Day 6: The political game-changer

1 April 2020
Lindiwe Sisulu with Mike Pompeo in New York, 2018
Lindiwe Sisulu, then South African Foreign Minister, meeting US Secretary of State Mike Pompeo on the margins of the United Nations General Assembly, in New York City, 2018

Many people have noticed that the Ramaphosa government has quite efficiently been rolling out water supplies to communities following the declaration of the Covid-19 State of Disaster.

Not only water supplies; provisions for emergency housing in the form of tents or other makeshift shelters as well as increased shelters for potential victims of domestic violence has also swiftly been deployed.

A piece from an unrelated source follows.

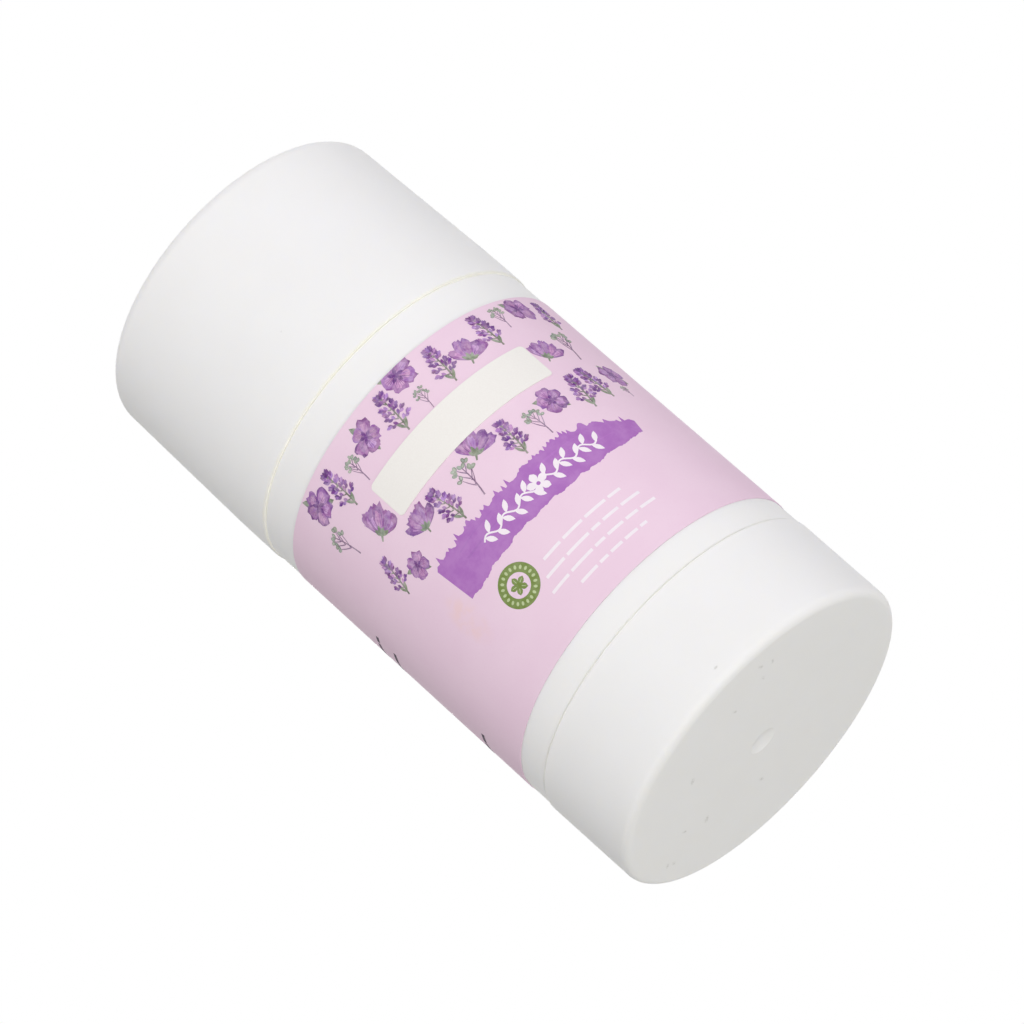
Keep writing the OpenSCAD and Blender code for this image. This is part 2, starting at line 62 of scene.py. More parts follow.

So many of us have been asking, if government was capable of doing this all along, why was this not done earlier?

The short answer is that government did not have the power to do so until now.

Consider that housing, sanitation, water, electricity are the purview of provincial and/or local authorities. Allocations to these are made at a national level but implementation is not part of the national government's responsibility.

What has changed is that declaring a national State of Disaster empowers the national executive to have primary responsibility for measures needed to deal with that disaster. 

So Minister of Human Settlements, Water and Sanitation, Lindiwe Sisulu can directly provide rural areas and informal settlements with water tanks and standpipes. Ditto for water tanks and sanitizers in public spaces including taxi ranks, train and bus stations.

But here is the game-changer. Now that the masses know that this government is capable of delivery, the old excuses of "blame apartheid" or "there is not enough money" won't work anymore.

Next year's local government elections will put this to the test.